▶ _PROVIDED MATERIAL_
---+---
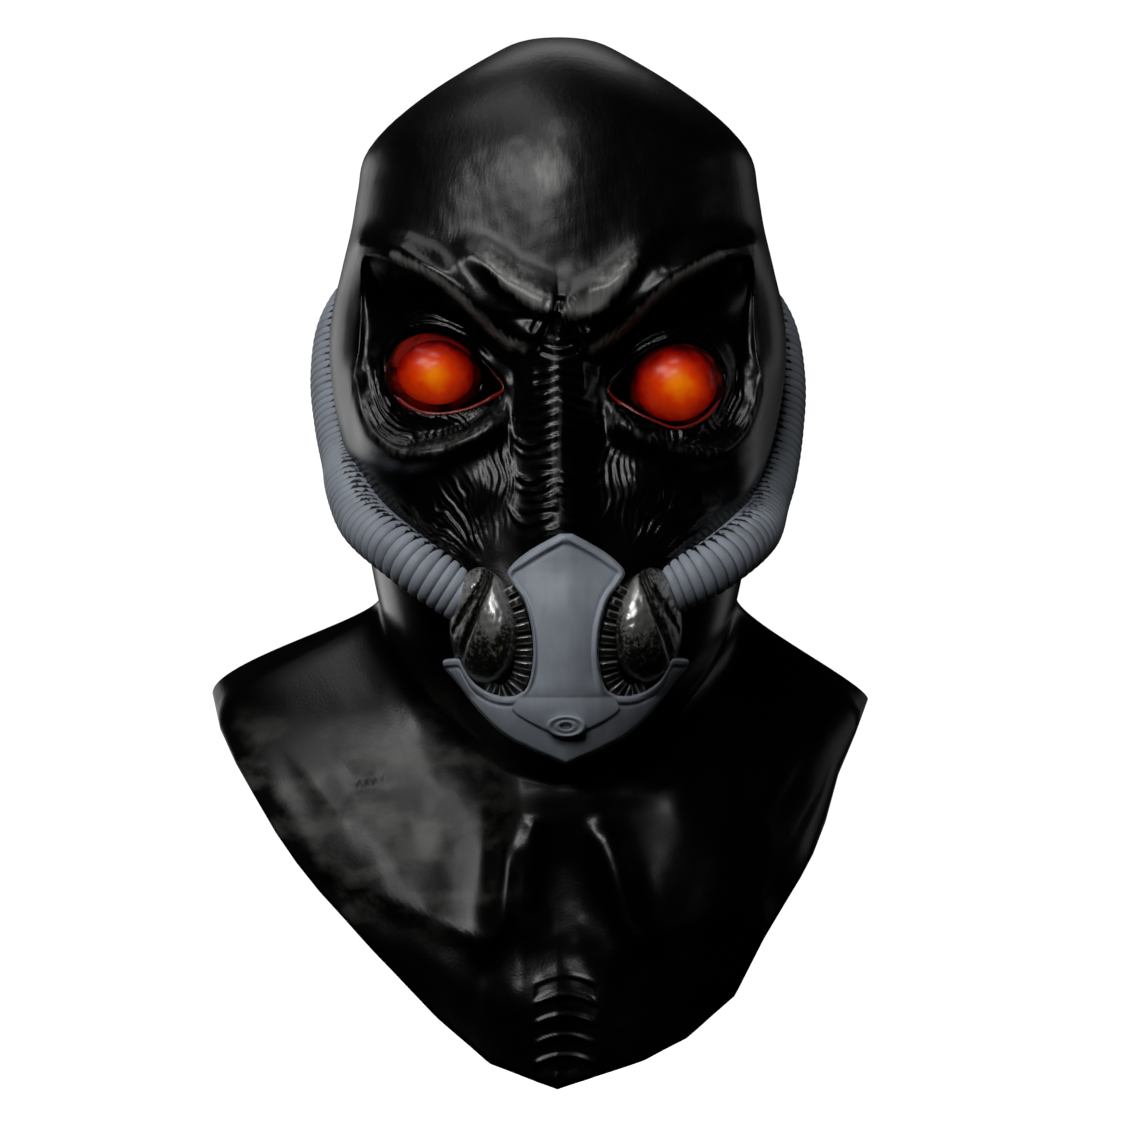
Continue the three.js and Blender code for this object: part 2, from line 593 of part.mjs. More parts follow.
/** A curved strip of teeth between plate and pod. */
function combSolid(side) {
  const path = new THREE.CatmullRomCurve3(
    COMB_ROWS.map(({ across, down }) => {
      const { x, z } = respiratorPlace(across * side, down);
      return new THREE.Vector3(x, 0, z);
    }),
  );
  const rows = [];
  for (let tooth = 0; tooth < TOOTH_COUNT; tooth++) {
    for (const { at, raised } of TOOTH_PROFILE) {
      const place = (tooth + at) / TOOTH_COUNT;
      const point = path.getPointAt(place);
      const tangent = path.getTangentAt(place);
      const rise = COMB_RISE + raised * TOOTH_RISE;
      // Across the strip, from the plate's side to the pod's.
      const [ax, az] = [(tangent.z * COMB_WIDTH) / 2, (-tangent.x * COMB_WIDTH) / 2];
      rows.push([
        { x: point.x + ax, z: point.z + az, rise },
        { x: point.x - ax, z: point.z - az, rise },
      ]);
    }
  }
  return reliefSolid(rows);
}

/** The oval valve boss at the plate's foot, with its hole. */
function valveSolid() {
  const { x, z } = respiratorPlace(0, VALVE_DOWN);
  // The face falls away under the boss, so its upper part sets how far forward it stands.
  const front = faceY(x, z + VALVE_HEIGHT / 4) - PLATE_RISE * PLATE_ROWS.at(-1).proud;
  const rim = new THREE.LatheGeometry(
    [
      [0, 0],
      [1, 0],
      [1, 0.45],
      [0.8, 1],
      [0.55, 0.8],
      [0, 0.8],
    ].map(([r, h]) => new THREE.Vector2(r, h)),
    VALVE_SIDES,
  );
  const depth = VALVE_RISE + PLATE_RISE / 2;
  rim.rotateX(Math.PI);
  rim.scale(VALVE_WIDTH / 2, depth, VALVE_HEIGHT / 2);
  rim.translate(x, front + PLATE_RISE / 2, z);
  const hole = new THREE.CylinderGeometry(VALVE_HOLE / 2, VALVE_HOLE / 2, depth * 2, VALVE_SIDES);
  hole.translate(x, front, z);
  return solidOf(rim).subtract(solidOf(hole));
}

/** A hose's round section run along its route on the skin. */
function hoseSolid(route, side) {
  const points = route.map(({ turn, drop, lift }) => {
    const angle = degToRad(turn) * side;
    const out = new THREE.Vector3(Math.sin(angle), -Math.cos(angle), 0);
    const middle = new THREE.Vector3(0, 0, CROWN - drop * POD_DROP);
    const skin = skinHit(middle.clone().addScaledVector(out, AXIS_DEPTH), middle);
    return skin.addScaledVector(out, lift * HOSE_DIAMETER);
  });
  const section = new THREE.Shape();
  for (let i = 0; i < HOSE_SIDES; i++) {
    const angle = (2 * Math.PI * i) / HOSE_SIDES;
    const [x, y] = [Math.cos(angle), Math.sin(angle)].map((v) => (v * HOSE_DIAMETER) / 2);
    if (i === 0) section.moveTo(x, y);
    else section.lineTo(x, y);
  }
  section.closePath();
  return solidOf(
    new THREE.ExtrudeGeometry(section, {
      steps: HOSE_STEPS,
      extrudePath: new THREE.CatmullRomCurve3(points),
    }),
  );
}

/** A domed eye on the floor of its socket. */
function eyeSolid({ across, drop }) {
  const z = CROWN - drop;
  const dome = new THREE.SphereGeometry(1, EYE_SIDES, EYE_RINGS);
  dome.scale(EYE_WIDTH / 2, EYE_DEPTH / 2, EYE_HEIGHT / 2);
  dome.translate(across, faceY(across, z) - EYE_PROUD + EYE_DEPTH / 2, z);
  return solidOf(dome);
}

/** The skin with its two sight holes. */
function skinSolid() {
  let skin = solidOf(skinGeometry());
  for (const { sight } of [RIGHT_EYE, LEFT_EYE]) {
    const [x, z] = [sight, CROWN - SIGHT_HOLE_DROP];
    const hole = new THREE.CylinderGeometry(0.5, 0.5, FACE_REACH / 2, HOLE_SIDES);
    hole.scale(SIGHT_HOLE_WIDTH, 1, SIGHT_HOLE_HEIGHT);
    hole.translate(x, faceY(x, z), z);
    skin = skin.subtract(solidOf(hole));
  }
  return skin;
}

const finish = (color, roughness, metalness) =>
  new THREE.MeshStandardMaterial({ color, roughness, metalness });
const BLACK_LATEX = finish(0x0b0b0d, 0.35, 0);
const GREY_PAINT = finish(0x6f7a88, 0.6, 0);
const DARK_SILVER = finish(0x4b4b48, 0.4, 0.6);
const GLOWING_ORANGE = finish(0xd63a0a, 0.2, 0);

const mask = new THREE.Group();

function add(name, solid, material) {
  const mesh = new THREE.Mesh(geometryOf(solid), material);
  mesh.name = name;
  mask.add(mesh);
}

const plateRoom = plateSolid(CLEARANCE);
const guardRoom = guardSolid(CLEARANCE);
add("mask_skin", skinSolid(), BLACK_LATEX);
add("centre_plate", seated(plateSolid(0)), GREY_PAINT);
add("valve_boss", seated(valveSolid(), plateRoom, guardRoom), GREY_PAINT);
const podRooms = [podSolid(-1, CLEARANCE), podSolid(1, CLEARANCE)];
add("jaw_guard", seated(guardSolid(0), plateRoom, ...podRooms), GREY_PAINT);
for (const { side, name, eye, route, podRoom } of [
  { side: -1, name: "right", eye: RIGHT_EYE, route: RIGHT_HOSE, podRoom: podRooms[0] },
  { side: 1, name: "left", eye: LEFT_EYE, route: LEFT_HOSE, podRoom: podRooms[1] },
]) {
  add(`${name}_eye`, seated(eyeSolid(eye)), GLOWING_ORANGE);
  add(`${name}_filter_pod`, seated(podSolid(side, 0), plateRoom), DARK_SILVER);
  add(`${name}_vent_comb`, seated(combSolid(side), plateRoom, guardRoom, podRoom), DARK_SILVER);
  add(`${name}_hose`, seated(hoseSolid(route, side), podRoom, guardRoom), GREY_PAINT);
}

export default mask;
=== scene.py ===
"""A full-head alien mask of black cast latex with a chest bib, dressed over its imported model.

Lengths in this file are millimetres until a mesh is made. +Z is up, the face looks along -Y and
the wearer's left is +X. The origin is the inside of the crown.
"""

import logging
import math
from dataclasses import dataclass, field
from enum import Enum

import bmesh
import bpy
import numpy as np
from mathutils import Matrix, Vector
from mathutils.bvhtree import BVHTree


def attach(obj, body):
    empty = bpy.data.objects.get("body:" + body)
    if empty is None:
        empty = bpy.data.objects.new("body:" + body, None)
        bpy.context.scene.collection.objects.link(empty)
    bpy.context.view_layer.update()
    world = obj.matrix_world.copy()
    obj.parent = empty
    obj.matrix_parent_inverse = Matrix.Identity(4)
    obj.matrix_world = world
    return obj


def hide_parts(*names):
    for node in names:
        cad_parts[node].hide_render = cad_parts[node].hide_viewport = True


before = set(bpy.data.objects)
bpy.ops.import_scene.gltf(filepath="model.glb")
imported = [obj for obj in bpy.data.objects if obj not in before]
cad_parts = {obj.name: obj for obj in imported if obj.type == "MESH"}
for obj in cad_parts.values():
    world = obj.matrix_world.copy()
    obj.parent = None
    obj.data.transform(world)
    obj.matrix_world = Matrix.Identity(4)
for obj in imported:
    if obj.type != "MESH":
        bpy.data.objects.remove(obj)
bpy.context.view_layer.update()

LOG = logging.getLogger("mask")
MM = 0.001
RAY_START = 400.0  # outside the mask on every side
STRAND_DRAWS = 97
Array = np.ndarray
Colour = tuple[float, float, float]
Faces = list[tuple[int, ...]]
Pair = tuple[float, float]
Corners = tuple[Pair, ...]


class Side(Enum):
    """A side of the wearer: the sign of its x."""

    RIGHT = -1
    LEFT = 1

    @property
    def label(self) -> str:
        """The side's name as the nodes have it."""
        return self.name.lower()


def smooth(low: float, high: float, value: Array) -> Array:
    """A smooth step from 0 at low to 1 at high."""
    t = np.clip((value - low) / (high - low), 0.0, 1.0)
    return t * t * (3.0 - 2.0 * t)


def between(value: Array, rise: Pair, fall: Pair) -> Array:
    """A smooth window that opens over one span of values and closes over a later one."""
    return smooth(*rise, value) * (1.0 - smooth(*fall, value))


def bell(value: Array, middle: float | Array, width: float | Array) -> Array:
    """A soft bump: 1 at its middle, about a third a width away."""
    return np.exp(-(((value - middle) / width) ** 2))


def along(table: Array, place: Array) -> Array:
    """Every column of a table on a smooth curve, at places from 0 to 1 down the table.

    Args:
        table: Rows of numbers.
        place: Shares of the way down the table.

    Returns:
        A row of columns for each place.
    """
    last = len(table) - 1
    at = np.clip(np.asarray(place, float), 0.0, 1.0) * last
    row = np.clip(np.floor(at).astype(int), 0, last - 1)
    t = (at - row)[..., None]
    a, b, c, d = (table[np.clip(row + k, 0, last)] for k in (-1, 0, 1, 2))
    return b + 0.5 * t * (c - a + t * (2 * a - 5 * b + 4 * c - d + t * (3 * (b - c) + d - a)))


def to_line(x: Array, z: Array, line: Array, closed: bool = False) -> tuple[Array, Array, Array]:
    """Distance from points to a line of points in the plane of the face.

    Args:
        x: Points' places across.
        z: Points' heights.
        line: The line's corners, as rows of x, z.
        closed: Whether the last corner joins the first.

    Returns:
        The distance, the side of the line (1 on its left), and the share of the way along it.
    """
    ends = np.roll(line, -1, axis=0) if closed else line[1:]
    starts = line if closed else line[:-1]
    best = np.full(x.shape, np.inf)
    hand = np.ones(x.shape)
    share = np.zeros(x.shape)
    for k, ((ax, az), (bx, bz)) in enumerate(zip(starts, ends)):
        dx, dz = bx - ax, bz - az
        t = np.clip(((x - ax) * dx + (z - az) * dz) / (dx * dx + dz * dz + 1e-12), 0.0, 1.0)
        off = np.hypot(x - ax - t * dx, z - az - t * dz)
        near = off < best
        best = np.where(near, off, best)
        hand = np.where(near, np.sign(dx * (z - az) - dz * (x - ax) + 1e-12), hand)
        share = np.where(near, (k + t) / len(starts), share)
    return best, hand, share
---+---
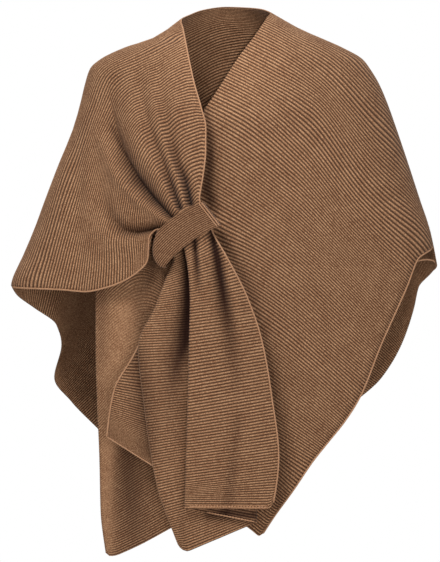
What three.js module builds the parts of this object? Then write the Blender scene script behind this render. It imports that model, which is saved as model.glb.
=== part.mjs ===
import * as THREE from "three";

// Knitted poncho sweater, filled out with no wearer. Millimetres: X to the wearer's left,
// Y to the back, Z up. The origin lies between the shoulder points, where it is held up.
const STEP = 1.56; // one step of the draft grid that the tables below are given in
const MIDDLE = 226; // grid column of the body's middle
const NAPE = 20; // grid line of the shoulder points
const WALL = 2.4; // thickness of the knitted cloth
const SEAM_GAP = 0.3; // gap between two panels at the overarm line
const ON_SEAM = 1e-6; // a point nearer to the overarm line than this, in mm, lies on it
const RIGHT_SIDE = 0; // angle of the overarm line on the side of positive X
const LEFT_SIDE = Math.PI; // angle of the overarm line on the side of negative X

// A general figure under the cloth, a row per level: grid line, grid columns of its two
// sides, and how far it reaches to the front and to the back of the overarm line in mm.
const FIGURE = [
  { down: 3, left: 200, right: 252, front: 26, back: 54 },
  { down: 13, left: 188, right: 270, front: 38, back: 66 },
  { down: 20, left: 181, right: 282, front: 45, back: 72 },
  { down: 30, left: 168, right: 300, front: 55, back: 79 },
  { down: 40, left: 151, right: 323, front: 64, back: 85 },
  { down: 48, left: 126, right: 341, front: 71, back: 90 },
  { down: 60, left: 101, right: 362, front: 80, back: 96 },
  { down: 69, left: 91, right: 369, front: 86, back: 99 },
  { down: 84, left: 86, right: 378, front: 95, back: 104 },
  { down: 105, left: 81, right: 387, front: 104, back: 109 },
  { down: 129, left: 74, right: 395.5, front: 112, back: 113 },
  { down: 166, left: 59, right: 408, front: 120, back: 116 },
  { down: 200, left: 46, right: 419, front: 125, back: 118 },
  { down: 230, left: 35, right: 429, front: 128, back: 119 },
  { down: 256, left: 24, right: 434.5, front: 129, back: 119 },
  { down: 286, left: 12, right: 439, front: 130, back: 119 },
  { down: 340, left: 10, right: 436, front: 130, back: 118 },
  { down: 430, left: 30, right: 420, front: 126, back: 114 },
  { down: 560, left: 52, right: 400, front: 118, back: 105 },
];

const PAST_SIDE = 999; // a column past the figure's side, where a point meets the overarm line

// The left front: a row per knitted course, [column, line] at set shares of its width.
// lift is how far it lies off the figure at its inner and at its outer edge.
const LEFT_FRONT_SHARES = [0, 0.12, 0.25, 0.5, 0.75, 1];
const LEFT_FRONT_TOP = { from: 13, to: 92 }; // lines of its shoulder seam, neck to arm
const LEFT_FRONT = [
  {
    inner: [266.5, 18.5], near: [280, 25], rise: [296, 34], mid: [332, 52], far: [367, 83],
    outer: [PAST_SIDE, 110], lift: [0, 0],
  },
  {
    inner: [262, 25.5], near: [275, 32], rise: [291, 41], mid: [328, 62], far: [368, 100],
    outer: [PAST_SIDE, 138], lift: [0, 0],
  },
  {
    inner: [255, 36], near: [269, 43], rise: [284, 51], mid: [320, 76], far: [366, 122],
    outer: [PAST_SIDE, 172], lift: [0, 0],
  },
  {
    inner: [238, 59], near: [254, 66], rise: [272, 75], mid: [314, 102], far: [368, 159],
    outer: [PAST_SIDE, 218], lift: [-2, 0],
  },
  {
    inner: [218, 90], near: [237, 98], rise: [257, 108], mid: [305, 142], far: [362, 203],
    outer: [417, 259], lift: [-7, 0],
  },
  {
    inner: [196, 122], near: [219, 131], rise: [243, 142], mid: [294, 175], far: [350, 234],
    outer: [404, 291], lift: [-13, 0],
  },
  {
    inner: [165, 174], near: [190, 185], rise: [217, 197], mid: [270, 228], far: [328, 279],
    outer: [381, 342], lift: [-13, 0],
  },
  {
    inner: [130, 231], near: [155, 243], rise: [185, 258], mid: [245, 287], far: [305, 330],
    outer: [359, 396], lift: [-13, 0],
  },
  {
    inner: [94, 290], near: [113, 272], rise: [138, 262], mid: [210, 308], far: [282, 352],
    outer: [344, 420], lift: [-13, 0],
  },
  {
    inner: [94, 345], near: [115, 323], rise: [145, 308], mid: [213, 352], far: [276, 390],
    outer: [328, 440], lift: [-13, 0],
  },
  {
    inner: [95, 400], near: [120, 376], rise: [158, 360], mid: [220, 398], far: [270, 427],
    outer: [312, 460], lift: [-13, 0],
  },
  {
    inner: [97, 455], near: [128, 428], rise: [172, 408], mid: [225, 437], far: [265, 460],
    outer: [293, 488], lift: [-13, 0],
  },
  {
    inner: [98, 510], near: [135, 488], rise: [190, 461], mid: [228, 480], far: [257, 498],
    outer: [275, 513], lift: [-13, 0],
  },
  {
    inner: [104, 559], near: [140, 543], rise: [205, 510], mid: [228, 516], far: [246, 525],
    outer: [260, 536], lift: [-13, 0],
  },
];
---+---
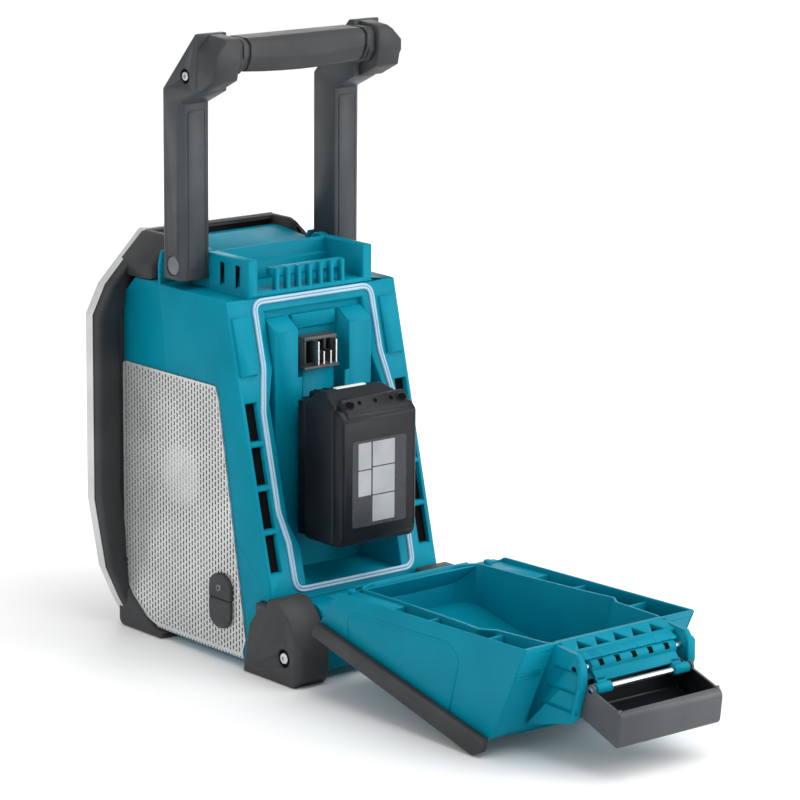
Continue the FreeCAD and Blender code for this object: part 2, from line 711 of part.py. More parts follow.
---+---
▶ _TASK_
Give back, word for word, each line from the one containing "What three.js module" down to the one containing "import * as", including those two lines.

▶ _TASK SOLUTION_
What three.js module builds the parts of this object? Then write the Blender scene script behind this render. It imports that model, which is saved as model.glb.
=== part.mjs ===
import * as THREE from "three";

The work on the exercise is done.